__DIRECTIONS__. Begin at the first line and end at the line containing "Vector = FreeCAD.Vector". Extract exactly those lines.
═══ DATA LINES ═══
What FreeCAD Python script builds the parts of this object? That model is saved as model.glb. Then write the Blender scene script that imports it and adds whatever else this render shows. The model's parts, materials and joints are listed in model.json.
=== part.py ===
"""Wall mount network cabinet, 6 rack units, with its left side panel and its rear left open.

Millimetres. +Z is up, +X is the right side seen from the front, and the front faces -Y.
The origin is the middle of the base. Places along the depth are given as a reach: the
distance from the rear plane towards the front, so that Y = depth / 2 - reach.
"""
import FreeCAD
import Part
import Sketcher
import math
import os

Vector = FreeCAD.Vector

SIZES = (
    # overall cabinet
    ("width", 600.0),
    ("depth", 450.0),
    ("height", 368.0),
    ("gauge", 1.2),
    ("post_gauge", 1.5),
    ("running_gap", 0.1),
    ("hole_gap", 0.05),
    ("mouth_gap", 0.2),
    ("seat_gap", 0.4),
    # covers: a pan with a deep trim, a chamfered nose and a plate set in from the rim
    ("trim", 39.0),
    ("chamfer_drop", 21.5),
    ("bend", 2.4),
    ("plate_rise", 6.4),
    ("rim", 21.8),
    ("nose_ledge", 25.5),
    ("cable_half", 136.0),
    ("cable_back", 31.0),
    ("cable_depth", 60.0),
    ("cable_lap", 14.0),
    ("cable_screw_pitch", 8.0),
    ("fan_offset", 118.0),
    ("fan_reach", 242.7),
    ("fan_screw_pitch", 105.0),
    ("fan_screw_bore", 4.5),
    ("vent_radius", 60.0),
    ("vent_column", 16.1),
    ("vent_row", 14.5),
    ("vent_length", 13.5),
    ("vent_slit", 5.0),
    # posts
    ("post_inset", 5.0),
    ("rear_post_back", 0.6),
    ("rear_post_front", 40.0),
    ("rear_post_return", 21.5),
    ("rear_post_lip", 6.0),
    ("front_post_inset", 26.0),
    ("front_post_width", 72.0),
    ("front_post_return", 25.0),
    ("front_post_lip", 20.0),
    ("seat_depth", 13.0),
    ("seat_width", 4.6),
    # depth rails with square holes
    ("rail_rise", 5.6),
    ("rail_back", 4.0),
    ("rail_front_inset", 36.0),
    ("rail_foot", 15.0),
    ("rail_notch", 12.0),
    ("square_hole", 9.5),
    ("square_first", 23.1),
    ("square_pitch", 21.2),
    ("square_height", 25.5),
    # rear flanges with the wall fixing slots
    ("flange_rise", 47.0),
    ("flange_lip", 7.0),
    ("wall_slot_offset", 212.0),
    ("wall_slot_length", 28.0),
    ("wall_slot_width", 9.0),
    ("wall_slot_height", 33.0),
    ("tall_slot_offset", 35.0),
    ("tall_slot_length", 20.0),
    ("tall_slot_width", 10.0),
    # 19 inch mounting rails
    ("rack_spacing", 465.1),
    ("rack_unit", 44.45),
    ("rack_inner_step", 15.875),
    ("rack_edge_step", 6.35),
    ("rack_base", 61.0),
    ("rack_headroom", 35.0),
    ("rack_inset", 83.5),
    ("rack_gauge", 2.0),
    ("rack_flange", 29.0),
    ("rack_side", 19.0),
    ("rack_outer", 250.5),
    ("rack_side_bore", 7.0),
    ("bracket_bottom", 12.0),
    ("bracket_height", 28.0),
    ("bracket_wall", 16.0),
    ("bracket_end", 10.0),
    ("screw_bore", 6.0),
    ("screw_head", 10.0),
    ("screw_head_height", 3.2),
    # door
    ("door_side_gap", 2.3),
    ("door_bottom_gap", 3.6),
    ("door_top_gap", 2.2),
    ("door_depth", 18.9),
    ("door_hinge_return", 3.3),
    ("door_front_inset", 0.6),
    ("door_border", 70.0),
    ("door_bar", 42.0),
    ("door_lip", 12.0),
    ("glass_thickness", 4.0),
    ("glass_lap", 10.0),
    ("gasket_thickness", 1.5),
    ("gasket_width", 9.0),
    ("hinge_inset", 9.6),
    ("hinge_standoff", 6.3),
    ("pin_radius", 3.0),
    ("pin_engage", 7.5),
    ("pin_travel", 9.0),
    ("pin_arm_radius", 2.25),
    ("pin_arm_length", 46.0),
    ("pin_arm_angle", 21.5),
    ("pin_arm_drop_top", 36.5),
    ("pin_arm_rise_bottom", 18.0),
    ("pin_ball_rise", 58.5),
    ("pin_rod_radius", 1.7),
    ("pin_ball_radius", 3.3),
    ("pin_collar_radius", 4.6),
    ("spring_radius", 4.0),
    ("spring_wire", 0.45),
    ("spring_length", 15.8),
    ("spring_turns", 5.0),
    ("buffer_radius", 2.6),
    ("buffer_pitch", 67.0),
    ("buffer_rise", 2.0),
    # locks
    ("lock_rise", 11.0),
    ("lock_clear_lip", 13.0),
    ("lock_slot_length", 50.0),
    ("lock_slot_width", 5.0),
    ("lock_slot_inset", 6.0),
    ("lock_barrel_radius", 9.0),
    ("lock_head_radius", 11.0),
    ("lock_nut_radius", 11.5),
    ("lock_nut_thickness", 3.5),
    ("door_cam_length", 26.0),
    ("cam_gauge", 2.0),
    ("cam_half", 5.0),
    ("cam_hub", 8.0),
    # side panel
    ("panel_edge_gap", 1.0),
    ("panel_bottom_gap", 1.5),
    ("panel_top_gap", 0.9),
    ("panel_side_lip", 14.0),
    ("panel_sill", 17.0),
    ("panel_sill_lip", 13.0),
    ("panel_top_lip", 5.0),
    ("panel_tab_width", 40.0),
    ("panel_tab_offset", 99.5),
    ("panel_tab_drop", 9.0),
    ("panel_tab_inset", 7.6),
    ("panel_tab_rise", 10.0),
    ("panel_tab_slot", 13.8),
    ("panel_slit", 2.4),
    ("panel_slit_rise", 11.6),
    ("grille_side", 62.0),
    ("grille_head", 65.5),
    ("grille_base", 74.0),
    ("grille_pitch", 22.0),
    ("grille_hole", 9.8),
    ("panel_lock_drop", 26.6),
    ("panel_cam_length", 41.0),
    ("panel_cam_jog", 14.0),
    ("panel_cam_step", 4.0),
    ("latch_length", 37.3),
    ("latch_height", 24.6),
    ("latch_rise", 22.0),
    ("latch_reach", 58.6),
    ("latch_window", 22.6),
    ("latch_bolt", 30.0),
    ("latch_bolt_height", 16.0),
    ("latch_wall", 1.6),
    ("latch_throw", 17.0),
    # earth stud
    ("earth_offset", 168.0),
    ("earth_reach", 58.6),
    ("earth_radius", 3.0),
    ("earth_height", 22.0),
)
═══
__WRITTEN ANSWER__.
What FreeCAD Python script builds the parts of this object? That model is saved as model.glb. Then write the Blender scene script that imports it and adds whatever else this render shows. The model's parts, materials and joints are listed in model.json.
=== part.py ===
"""Wall mount network cabinet, 6 rack units, with its left side panel and its rear left open.

Millimetres. +Z is up, +X is the right side seen from the front, and the front faces -Y.
The origin is the middle of the base. Places along the depth are given as a reach: the
distance from the rear plane towards the front, so that Y = depth / 2 - reach.
"""
import FreeCAD
import Part
import Sketcher
import math
import os

Vector = FreeCAD.Vector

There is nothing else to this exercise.